En Colombia, cada cierto tiempo, aparece un personaje que promete refundar la política, purificar la moral pública y restablecer el orden perdido. El último en esa larga lista es Abelardo De la Espriella, quien es abogado, figura mediática y, ahora, aspirante a la Presidencia. Su aparición no es casual. Ocurre en un país donde el descontento social y la fatiga con la clase política tradicional han creado el terreno fértil para los discursos redentores, esos que ofrecen soluciones simples a problemas complejos.
No se trata aquí de juzgar su oficio de abogado, pues toda persona —culpable o inocente— merece defensa. Lo que está en juicio es la visión de país que representa su candidatura, concebida a partir de certezas absolutas en que la autoridad sustituye al argumento y la moral se usa como bandera excluyente. Su mensaje, más cercano al púlpito que a la deliberación, encarna la vieja tentación nacional de confundir la firmeza con la intolerancia.
Resulta denigrante y, en cierto modo, extemporáneo reducir el debate político nacional a dos etiquetas de pensamiento: «Derecha» e «Izquierda». Ejercer una conversación en función de esa premisa distancia las posibilidades de consensos y no resuelve los problemas fundamentales de la nación. Empero, para hacer práctica y entendible la situación de Abelardo De la Espriella, es menester acudir a esa lógica perversa.

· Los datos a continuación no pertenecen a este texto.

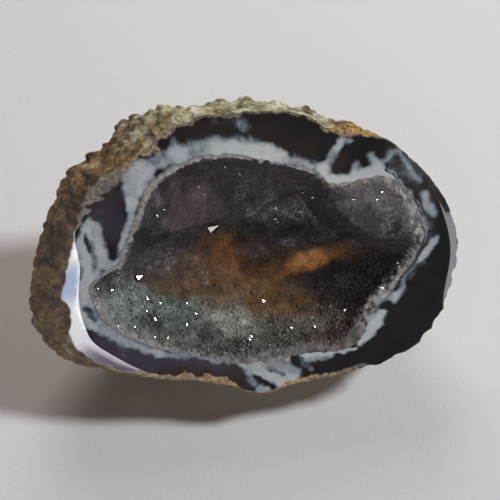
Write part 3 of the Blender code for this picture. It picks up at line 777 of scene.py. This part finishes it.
# The shelf's points start close under the face and slope down from it.
SHELF_TOP = 0.2
SHELF_FALL = 0.3
# Painted shade: the crust's colour between its points is darkened by this share.
SHADE_BETWEEN_POINTS = 0.8  # how light the crust is between its points

# The colours inside the hollow, where they show through its mouth, with painted light and shade in some of
# them. Each is a place and two radii in mm, a turn in degrees, a strength, a colour, and the size of the
# points there, where 1 is usual.
SIGHT = np.array([-0.1023, 0.2086])  # how far a sight line moves across the face for each mm that it rises
HOLLOW_COLOURS_LIGHT_AND_SHADE = [
    # The top, purple-grey, with a paler patch at the left and a dark one in the middle.
    (0.7, 11.0, 12.0, 2.2, 0, 1.0, "#5f575b", 0.75),
    (-9.0, 6.7, 3.0, 2.3, 10, 2.6, "#978992", 0.75),
    (-13.6, 4.8, 0.9, 2.2, 15, 3.0, "#3b3538", 0.75),
    (-0.8, 8.1, 2.8, 1.3, 0, 2.6, "#353032", 0.75),
    (-3.4, 4.6, 5.0, 2.4, 0, 1.2, "#4f484c", 0.75),
    (9.5, 7.0, 5.0, 2.6, -15, 1.0, "#544b4e", 0.75),
    (3.0, 2.4, 4.8, 1.8, 0, 4.0, "#1a1615", 0.75),
    (10.5, 3.8, 5.0, 2.4, -10, 2.6, "#241e1e", 0.75),
    (5.6, 6.6, 2.6, 1.4, 0, 1.4, "#4c4548", 0.75),
    (-11.8, 0.6, 4.0, 0.9, -5, 3.0, "#221d1e", 0.8),
    (-6.4, -1.0, 2.4, 1.4, 0, 2.4, "#7a5535", 0.8),
    (-15.8, -1.8, 2.6, 1.4, 0, 1.2, "#41383a", 0.8),
    (-10.6, -2.2, 3.0, 1.2, 0, 1.6, "#342a29", 0.8),
    # The bottom, rust-brown with two orange patches.
    (-6.8, -3.8, 4.0, 1.8, 0, 2.0, "#5c412b", 0.8),
    (-12.8, -4.6, 2.0, 1.2, 0, 1.8, "#403633", 0.8),
    (-12.0, -7.4, 2.2, 0.7, -14, 2.0, "#5f4a38", 0.95),
    (1.4, -0.3, 2.6, 1.2, 0, 1.8, "#573f2b", 0.8),
    (-7.0, -6.0, 4.5, 1.3, -10, 1.8, "#65482c", 0.85),
    (-2.9, -1.3, 1.8, 2.6, -10, 2.2, "#a2703b", 0.8),
    (-2.2, -4.8, 3.6, 1.6, 0, 1.6, "#674628", 0.8),
    (3.2, -2.0, 3.0, 2.2, 0, 1.4, "#47362b", 0.8),
    (10.8, -2.7, 4.0, 1.05, 17, 5.0, "#dfa25a", 0.8),
    (9.4, -2.7, 1.2, 0.6, 15, 3.0, "#f2ca92", 0.8),
    (5.6, -4.2, 2.2, 1.2, 25, 2.0, "#6f5036", 0.8),
    (-8.2, -7.6, 4.0, 0.9, -14, 2.4, "#654b31", 0.9),
    (-0.4, -8.9, 4.0, 0.9, -6, 2.0, "#68563e", 0.95),
    (5.2, -8.7, 4.6, 1.5, 8, 2.4, "#70502c", 0.9),
    (1.0, -8.0, 3.0, 1.6, 0, 1.6, "#6f5636", 0.95),
    (3.8, -10.2, 3.6, 0.9, 4, 2.0, "#6e5232", 0.95),
    # The right: dark crust, made near-black by painted shade under the hollow's right rim, with a
    # purple-brown patch in front.
    (17.0, -0.6, 5.0, 4.0, 0, 2.0, "#372e2b", 0.8),
    (20.2, -1.2, 2.6, 1.4, 0, 4.0, "#6a5853", 0.8),
    (15.2, 3.8, 3.2, 0.8, -52, 4.0, "#231e1f", 0.8),
    (21.6, 1.5, 3.0, 0.8, -8, 3.0, "#262122", 0.85),
    (13.8, -5.6, 5.5, 2.4, 18, 4.0, "#241c1a", 0.8),
    (21.5, -3.0, 3.0, 5.0, -20, 1.8, "#2b2625", 0.9),
    (16.0, 2.4, 2.2, 3.0, -30, 2.0, "#2c2726", 0.8),
    (15.6, -12.6, 3.4, 1.6, 20, 2.2, "#49352f", 1.0),
    # The front, grey-green, darker next to the face.
    (-20.2, -6.0, 2.0, 1.4, 0, 1.6, "#454a48", 1.1),
    (-17.6, -8.6, 2.6, 1.6, -10, 3.0, "#8f968e", 1.1),
    (-13.6, -8.6, 2.8, 1.4, -10, 2.0, "#78827a", 1.05),
    (-14.4, -11.2, 2.0, 1.0, 0, 1.6, "#4d534e", 1.1),
    (-19.2, -11.8, 3.0, 1.3, -35, 3.0, "#8d9493", 1.1),
    (-10.0, -11.0, 2.8, 1.4, -10, 1.8, "#66716a", 1.05),
    (-6.6, -9.8, 1.6, 1.0, 0, 1.6, "#82867a", 1.0),
    (-2.0, -11.8, 3.4, 2.0, -5, 2.6, "#9ba397", 1.05),
    (-5.0, -13.2, 2.0, 1.0, -10, 2.4, "#41423f", 1.05),
    (-10.5, -14.0, 3.6, 1.1, -12, 2.0, "#747570", 1.15),
    (-17.6, -14.2, 3.6, 0.9, -25, 4.0, "#9da3a5", 1.0),
    (-12.6, -16.0, 3.0, 0.7, -12, 4.0, "#9a9fa0", 1.0),
    (-3.5, -15.6, 6.0, 1.3, 0, 2.0, "#5a5a54", 1.15),
    (3.8, -12.4, 2.4, 2.0, 0, 1.6, "#5b5b52", 1.15),
    (11.4, -12.0, 3.4, 1.2, 0, 2.4, "#6d675e", 1.15),
    (-0.8, -13.2, 1.6, 0.8, 0, 2.0, "#92948a", 1.1),
    # The shelf at the upper right: pale crust, with painted light next to the face and painted shade further
    # in.
    (20.0, 6.6, 4.4, 2.0, -25, 4.0, "#878081", 0.85),
    (22.6, 4.4, 2.0, 2.2, -40, 2.4, "#6e6567", 0.9),
    (19.6, 3.6, 3.0, 1.6, -20, 2.0, "#4f4646", 0.85),
]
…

De la Espriella se presenta como un outsider de «derecha», alguien que critica a la clase política, pero la reproduce en sus formas; que habla de renovación, pero se apoya en los símbolos del uribismo más ortodoxo; que promete independencia, pero su narrativa se alinea con los viejos discursos del orden y la moral conservadora. En sus intervenciones hay más escenografía que pensamiento político. Y, sin embargo, esa teatralidad le otorga visibilidad en una sociedad fascinada por los personajes antes que por las ideas.
Lo interesante, o quizás lo preocupante, es imaginar qué diría la «derecha» si un candidato de «izquierda» se comportara del mismo modo. Si un abogado progresista, de verbo encendido y moral militante, hiciera campaña con el mismo tono mesiánico, ¿no sería acusado de autoritario, de fanático o de populista? El doble rasero es evidente, porque lo que se critica con vehemencia en el adversario se tolera en el aliado. Esa es la raíz más profunda de la polarización: la incapacidad de juzgar con el mismo criterio a quienes piensan distinto.

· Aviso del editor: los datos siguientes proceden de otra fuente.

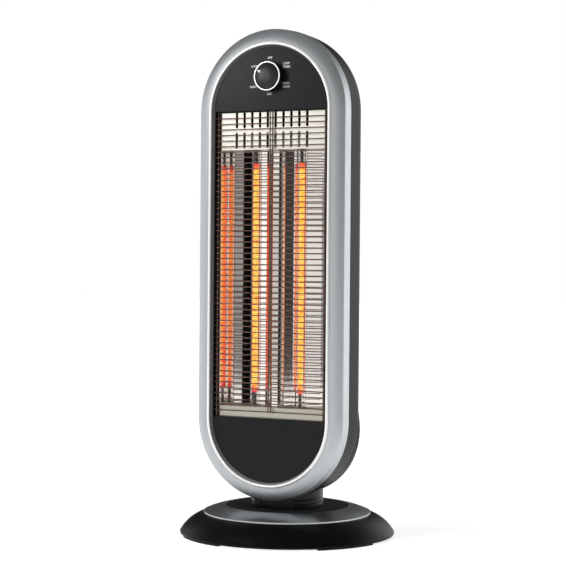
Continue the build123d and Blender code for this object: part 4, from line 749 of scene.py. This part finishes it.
# Words round the dial. Each has its place to the right of the dial's middle and above it, in metres.
DIAL_WORDS = (
    ("top", ["OFF"], -0.0013, 0.0278),
    ("bottom", ["OFF"], -0.0020, -0.0256),
    ("upper_right", ["LOW", "TURN"], 0.0262, 0.0160),
    ("lower_right", ["HIGH", "TURN"], 0.0256, -0.0132),
    ("upper_left", ["LOW"], -0.0272, 0.0162),
    ("lower_left", ["HIGH"], -0.0292, -0.0141),
)
LINE_SPACING = 1.15
# How far the ink spreads past the letters' outlines
INK_SPREAD = 0.16 * MM
# Half the ink's thickness, and how far its middle stands off the panel
INK_HALF = 0.02 * MM
INK_STAND = 0.03 * MM


class HEATER_OT_dial(bpy.types.Operator):
    """Finishes the dial and prints the words round it"""

    bl_idname = "heater.dial"
    bl_label = "Dial"

    def execute(self, context):
        dress(knob_black(), "control_knob")
        dress(pad_print("white_pad_print", "#F2F2F0", "#E6E6E4", "#F8F8F6"), "knob_pointer")
        dress(natural_acetal(), "switch_shaft")
        ink = pad_print("grey_pad_print", "#D8D8D6", "#CACAC8", "#E2E2E0")
        low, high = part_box("control_knob")
        centre = (low + high) / 2
        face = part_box("front_panel")[0].y
        height = context.scene.heater_sizes.word_height
        for name, lines, dx, dz in DIAL_WORDS:
            for row, text in enumerate(lines):
                drop = (row - (len(lines) - 1) / 2) * height * LINE_SPACING
                word = printed_word("dial_word_" + name + "_" + str(row), text, height, ink,
                                    (centre.x + dx, face, centre.z + dz - drop))
                place(word, "head", "pointer_white")
        return {"FINISHED"}


def printed_word(name, text, height, material, where):
    """A word as a thin layer of ink on the panel, facing the front."""
    curve = bpy.data.curves.new(name, "FONT")
    curve.body = text
    curve.size = height
    curve.align_x = "CENTER"
    curve.align_y = "CENTER"
    curve.offset = INK_SPREAD
    curve.extrude = INK_HALF
    curve.resolution_u = 3
    obj = bpy.data.objects.new(name, curve)
    bpy.context.scene.collection.objects.link(obj)
    depsgraph = bpy.context.evaluated_depsgraph_get()
    mesh = bpy.data.meshes.new_from_object(obj.evaluated_get(depsgraph), depsgraph=depsgraph)
    bpy.data.objects.remove(obj)
    upright = Matrix.Rotation(math.pi / 2, 4, "X")
    mesh.transform(Matrix.Translation(Vector(where) + Vector((0, -INK_STAND, 0))) @ upright)
    mesh.materials.clear()
    mesh.materials.append(material)
    return link(name, mesh)


class HEATER_OT_inner_works(bpy.types.Operator):
    """Finishes what the housings hide"""

    bl_idname = "heater.inner_works"
    bl_label = "Inner works"

    def execute(self, context):
        dress(zinc_plate(), "bottom_plate", "lower_race", "upper_race", "oscillation_motor",
              "turntable_plate", "pivot_post", "post_nut", "post_clamps", "heat_shield", "tube_brackets")
        dress(sand_cast(), "ballast_ring")
        dress(natural_acetal(), "pivot_bush", "ball_cage", "hub_gear", "motor_pinion", "tip_plunger",
              "terminal_block")
        dress(screw_steel(), "base_screws", "bearing_balls", "motor_screws", "motor_shaft", "tip_spring",
              "neck_screws", "trim_screws", "housing_screws", "shield_screws", "switch_nut")
        dress(glass_sleeve(), "lead_wires")
        return {"FINISHED"}


# Studio


# Fitted to the outlines in the photograph: metres, angles, and pixels of its frame
CAMERA_DISTANCE = 2.55911
CAMERA_HEIGHT = 0.41361
CAMERA_AZIMUTH = math.radians(27.18)
CAMERA_PAN = math.radians(-0.21)
CAMERA_ROLL = math.radians(0.47)
CAMERA_FOCAL_PIXELS = 1703.41
PICTURE_PIXELS = 566
CAMERA_RISE_PIXELS = -25.25
# Width of the camera's sensor, and the nearest that it sees, in metres
SENSOR_MM = 36.0
CLIP_START = 0.05
# Azimuth from the front, height above the floor and breadth of a lamp, in degrees
KEY_LIGHT = (-48, 32, 45)
RIM_LIGHT = (115, 22, 30)
LAMP_DISTANCE = 3
FLOOR_HALF = 12.0


def set_camera():
    """The camera that was fitted to the outline of the head and of the base."""
    data = bpy.data.cameras.new("camera")
    data.sensor_width = SENSOR_MM
    data.lens = CAMERA_FOCAL_PIXELS / PICTURE_PIXELS * SENSOR_MM
    data.shift_y = CAMERA_RISE_PIXELS / PICTURE_PIXELS
    data.clip_start = CLIP_START
    obj = bpy.data.objects.new("camera", data)
    bpy.context.scene.collection.objects.link(obj)
    pan = CAMERA_PAN - CAMERA_AZIMUTH
    forward = Vector((math.sin(pan), math.cos(pan), 0))
    right = Vector((math.cos(pan), -math.sin(pan), 0))
    up = Vector((0, 0, 1))
    level_right = math.cos(CAMERA_ROLL) * right + math.sin(CAMERA_ROLL) * up
    level_up = math.cos(CAMERA_ROLL) * up - math.sin(CAMERA_ROLL) * right
    turn = Matrix((level_right, level_up, -forward)).transposed()
    spot = Vector((CAMERA_DISTANCE * math.sin(CAMERA_AZIMUTH),
                   -CAMERA_DISTANCE * math.cos(CAMERA_AZIMUTH), CAMERA_HEIGHT))
    obj.matrix_world = Matrix.Translation(spot) @ turn.to_4x4()
    bpy.context.scene.camera = obj


def soft_light(name, azimuth, height, breadth, strength):
    """A broad soft light that falls evenly from one side. Reflections show the cards in its place."""
    data = bpy.data.lights.new(name, "SUN")
    data.angle = math.radians(breadth)
    data.energy = strength
    obj = bpy.data.objects.new(name, data)
    bpy.context.scene.collection.objects.link(obj)
    turn, rise = math.radians(azimuth), math.radians(height)
    source = Vector((math.sin(turn) * math.cos(rise), -math.cos(turn) * math.cos(rise), math.sin(rise)))
    obj.location = source * LAMP_DISTANCE
    obj.rotation_euler = source.to_track_quat("Z", "Y").to_euler()
    obj.visible_glossy = False


def rays_that_show_white(tree):
    """1 for camera, glossy and transmission rays."""
    path = add(tree, "ShaderNodeLightPath").outputs
    seen = add(tree, "ShaderNodeMath", {0: path["Is Camera Ray"], 1: path["Is Glossy Ray"]},
               operation="MAXIMUM")
    return add(tree, "ShaderNodeMath", {0: seen, 1: path["Is Transmission Ray"]}, operation="MAXIMUM")


def set_world(strength, colour):
    """White behind everything and in every reflection, and a plain even light on the object."""
    world = bpy.data.worlds.new("studio")
    bpy.context.scene.world = world
    world.use_nodes = True
    tree = world.node_tree
    tree.nodes.clear()
    seen = rays_that_show_white(tree)
    plain = add(tree, "ShaderNodeBackground", {"Color": linear("#FFFFFF"), "Strength": strength})
    shown = add(tree, "ShaderNodeBackground", {"Color": colour, "Strength": 1.0})
    both = add(tree, "ShaderNodeMixShader", {0: seen, 1: plain, 2: shown})
    add(tree, "ShaderNodeOutputWorld", {"Surface": both})


def floor_paint(colour, shade, fill):
    """Matt white studio floor: its lit share keeps the shadow, and the rest is white where it is seen."""
    material, tree = bare_material("studio_floor")
    lit = [shade * c for c in colour[:3]] + [1.0]
    matt = add(tree, "ShaderNodeBsdfDiffuse", {"Color": lit, "Roughness": 0.5})
    rest = add(tree, "ShaderNodeMath", {0: rays_that_show_white(tree), 1: fill}, operation="MULTIPLY")
    own = add(tree, "ShaderNodeEmission", {"Color": colour, "Strength": rest})
    both = add(tree, "ShaderNodeAddShader", {0: matt, 1: own})
    add(tree, "ShaderNodeOutputMaterial", {"Surface": both})
    return material


def card_paint():
    """A studio card that is as bright as its own attribute says."""
    material, tree = bare_material("studio_card")
    level = add(tree, "ShaderNodeAttribute", attribute_name="level")
    glow = add(tree, "ShaderNodeEmission", {"Color": linear("#FFFFFF"), "Strength": level.outputs["Fac"]})
    add(tree, "ShaderNodeOutputMaterial", {"Surface": glow})
    return material


def card(name, rows, material):
    """A studio card as a grid of (point, level). Only reflections show it, and it takes no light away."""
    points = [spot for row in rows for spot, _ in row]
    width = len(rows[0])
    faces = [(a * width + b, a * width + b + 1, (a + 1) * width + b + 1, (a + 1) * width + b)
             for a in range(len(rows) - 1) for b in range(width - 1)]
    mesh = bpy.data.meshes.new(name)
    mesh.from_pydata(points, [], faces)
    level = mesh.attributes.new("level", "FLOAT", "POINT")
    level.data.foreach_set("value", [value for row in rows for _, value in row])
    mesh.materials.append(material)
    obj = bpy.data.objects.new(name, mesh)
    bpy.context.scene.collection.objects.link(obj)
    for ray in ("camera", "diffuse", "transmission", "shadow", "volume_scatter"):
        setattr(obj, "visible_" + ray, False)


# What stands round the object, as reflections show it: degrees of azimuth from the front, and brightness.
SURROUND = (
    (-180, 1.0), (-177, 0.8), (-168, 0.06), (-124, 0.04), (-112, 1.15), (-62, 1.2), (-55, 0.9), (-51, 0.12),
    (-46, 0.10), (-42, 0.40), (-35, 0.52), (-30, 0.75), (-25, 0.60), (-18, 0.35), (-12, 0.35), (-8, 0.90),
    (-1, 0.90), (1, 1.35), (10, 1.35), (13, 0.30), (22, 0.20), (34, 0.15), (38, 0.05), (53, 0.05),
    (58, 0.20), (64, 0.32), (104, 0.36), (124, 1.65), (172, 1.65), (180, 1.0))
# How much of that is left at a height in metres, the rest being as dark as the ceiling.
FADE = ((0.0, 1.0), (0.6, 1.0), (0.9, 0.95), (1.2, 0.5), (1.5, 0.25), (1.9, 0.1), (2.3, 0.0))
# How many times as high it reaches at an azimuth: the white wall behind is a tall one.
REACH = ((-180, 1.7), (-172, 1.3), (-160, 1.0), (120, 1.0), (135, 1.7), (180, 1.7))
# A softbox in that ring, over the camera's left shoulder, lightens the upper panel: azimuths and heights.
SOFTBOX_TURN = (-44, -20)
SOFTBOX_RISE = (0.85, 1.45)
SOFTBOX_LEVEL = 1.5
ROOM_RADIUS = 3.0
CARD_HEIGHTS = (0.0, 0.3, 0.6, 0.9, 1.2, 1.5, 1.9, 2.3)
CARD_STEP = 2
# The ceiling's brightness over the front and over the rear, as multiples of its own, and its half width.
FRONT_CEILING = 2.6
REAR_CEILING = 0.4
CEILING_HALF = 1.1 * ROOM_RADIUS
# A small card close by on the left, which the upper panel and the dial shade off from: ends and heights.
NEAR_CARD = ((-0.29, -0.587), (-0.467, -0.495))
NEAR_RISE = (0.70, 0.86)
NEAR_LEVEL = 6.5


def along(steps, spot):
    """A value read between the steps of a list."""
    for (start, low), (stop, high) in zip(steps, steps[1:]):
        if start <= spot <= stop:
            return low + (high - low) * (spot - start) / (stop - start)
    return steps[-1][1]


def brightness(azimuth, height, ceiling):
    """The surround's brightness at an azimuth and a height."""
    left = along(FADE, height / along(REACH, azimuth))
    level = ceiling + (along(SURROUND, azimuth) - ceiling) * left
    if SOFTBOX_TURN[0] <= azimuth <= SOFTBOX_TURN[1] and SOFTBOX_RISE[0] < height < SOFTBOX_RISE[1]:
        level = SOFTBOX_LEVEL
    return level


def set_cards(ceiling):
    """A ring of cards round the object, a dark one under the ceiling and a bright one close by."""
    paint = card_paint()
    ring = []
    for height in CARD_HEIGHTS:
        row = []
        for azimuth in range(-180, 180 + CARD_STEP, CARD_STEP):
            turn = math.radians(azimuth)
            spot = (ROOM_RADIUS * math.sin(turn), -ROOM_RADIUS * math.cos(turn), height)
            row.append((spot, brightness(azimuth, height, ceiling)))
        ring.append(row)
    card("ring_card", ring, paint)
    ends = ((CEILING_HALF, ceiling * REAR_CEILING), (-CEILING_HALF, ceiling * FRONT_CEILING))
    top = [[((x, y, CARD_HEIGHTS[-1]), level) for x in (-CEILING_HALF, CEILING_HALF)]
           for y, level in ends]
    card("ceiling_card", top, paint)
    near = [[((x, y, z), NEAR_LEVEL) for x, y in NEAR_CARD] for z in NEAR_RISE]
    card("near_card", near, paint)


def set_floor(studio):
    """A pale floor that keeps the object's shadow."""
    mesh = bpy.data.meshes.new("floor")
    corners = [(x * FLOOR_HALF, y * FLOOR_HALF, 0) for x, y in ((-1, -1), (1, -1), (1, 1), (-1, 1))]
    mesh.from_pydata(corners, [], [(0, 1, 2, 3)])
    mesh.materials.append(floor_paint(studio.floor, studio.floor_shade, studio.floor_fill))
    floor = bpy.data.objects.new("floor", mesh)
    bpy.context.scene.collection.objects.link(floor)


class HEATER_OT_studio(bpy.types.Operator):
    """Sets up the floor, the lights, the cards and the camera"""

    bl_idname = "heater.studio"
    bl_label = "Studio"

    def execute(self, context):
        studio = context.scene.heater_studio
        set_camera()
        set_world(studio.sky, studio.floor)
        set_floor(studio)
        set_cards(studio.ceiling)
        soft_light("key_light", *KEY_LIGHT, studio.key)
        soft_light("rim_light", *RIM_LIGHT, studio.rim)
        context.scene.view_settings.view_transform = "Standard"
        return {"FINISHED"}


# Panel and running


STEPS = (HEATER_OT_studio, HEATER_OT_shell, HEATER_OT_guard, HEATER_OT_sheets, HEATER_OT_filaments,
         HEATER_OT_dial, HEATER_OT_inner_works)


class HEATER_PT_panel(bpy.types.Panel):
    bl_label = "Carbon heater"
    bl_idname = "HEATER_PT_panel"
    bl_space_type = "VIEW_3D"
    bl_region_type = "UI"
    bl_category = "Heater"

    def draw(self, context):
        for group in (context.scene.heater_sizes, context.scene.heater_studio):
            box = self.layout.box()
            for name in group.__annotations__:
                box.prop(group, name)
        for step in STEPS:
            self.layout.operator(step.bl_idname)


CLASSES = (HeaterSizes, HeaterStudio) + STEPS + (HEATER_PT_panel,)


def register():
    for cls in CLASSES:
        bpy.utils.register_class(cls)
    bpy.types.Scene.heater_sizes = bpy.props.PointerProperty(type=HeaterSizes)
    bpy.types.Scene.heater_studio = bpy.props.PointerProperty(type=HeaterStudio)


def unregister():
    del bpy.types.Scene.heater_studio
    del bpy.types.Scene.heater_sizes
    for cls in reversed(CLASSES):
        bpy.utils.unregister_class(cls)


def run(step):
    """Calls an operator by its name, and stops the script if it doesn't finish."""
    group, name = step.bl_idname.split(".")
    if getattr(getattr(bpy.ops, group), name)() != {"FINISHED"}:
        raise RuntimeError(step.bl_idname + " did not finish")


def main():
    """Builds everything in order."""
    register()
    for step in STEPS:
        run(step)


if __name__ == "__main__":
    main()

Hannah Arendt decía que «cuando la política se convierte en una cuestión de moral privada, la libertad pública perece». Y el discurso de De la Espriella transita justamente por ese territorio en el que la virtud personal pretende convertirse en criterio de gobierno y la autoridad moral sustituye al principio de legalidad. En tanto, bajo esa mirada, la democracia deja de ser un espacio de discusión entre iguales y se transforma en una comunidad que obedece por imposición y no por razonamiento propio.
Sería un error reducir el fenómeno a un capricho individual, siendo que lo que revela su candidatura es la crisis de representación que atraviesa la «derecha» colombiana. Una corriente política que, lejos de renovarse, busca refugio en figuras mediáticas que ofrecen más identidad que ideas, más carisma que propuestas; de manera que la figura de Abelardo no representa una alternativa al desgaste del uribismo, sino su metamorfosis. Es decir, el mismo credo con otro acento.

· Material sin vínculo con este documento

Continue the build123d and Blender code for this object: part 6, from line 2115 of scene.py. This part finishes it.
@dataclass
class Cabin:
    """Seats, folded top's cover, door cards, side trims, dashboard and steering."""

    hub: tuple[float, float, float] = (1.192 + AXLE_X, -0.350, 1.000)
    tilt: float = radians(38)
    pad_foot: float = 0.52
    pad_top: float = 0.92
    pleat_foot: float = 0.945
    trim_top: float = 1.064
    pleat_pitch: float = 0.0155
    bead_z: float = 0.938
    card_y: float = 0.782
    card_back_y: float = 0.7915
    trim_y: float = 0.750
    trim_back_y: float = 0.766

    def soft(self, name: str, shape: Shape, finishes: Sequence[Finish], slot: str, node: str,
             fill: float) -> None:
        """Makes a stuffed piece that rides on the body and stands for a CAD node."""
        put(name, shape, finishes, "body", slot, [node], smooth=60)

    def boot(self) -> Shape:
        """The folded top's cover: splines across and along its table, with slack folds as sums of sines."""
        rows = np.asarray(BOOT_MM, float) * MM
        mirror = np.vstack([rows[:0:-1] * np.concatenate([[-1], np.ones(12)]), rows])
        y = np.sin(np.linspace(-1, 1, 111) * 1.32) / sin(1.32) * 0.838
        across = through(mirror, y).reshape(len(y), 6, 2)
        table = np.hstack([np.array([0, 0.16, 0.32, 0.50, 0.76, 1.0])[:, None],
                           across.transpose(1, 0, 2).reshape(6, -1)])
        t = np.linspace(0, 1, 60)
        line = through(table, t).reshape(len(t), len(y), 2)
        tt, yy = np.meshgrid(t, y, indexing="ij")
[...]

Colombia no necesita un redentor moral ni un fiscal del alma pública. Necesita estadistas con visión, capaces de reconocer la pluralidad como riqueza y no como amenaza; porque la patria, al fin y al cabo, no se defiende con discursos inflamados, sino con instituciones fuertes y ciudadanos críticos.
El riesgo de este tipo de candidaturas es que seducen al país con el espejismo de la pureza y la idea de que la fuerza y la palabra plausible bastan para resolver los males de la nación, pero la historia enseña —y Colombia lo sabe bien— que las sociedades que se dejan guiar por redentores acaban perdiendo la libertad que pretendían proteger.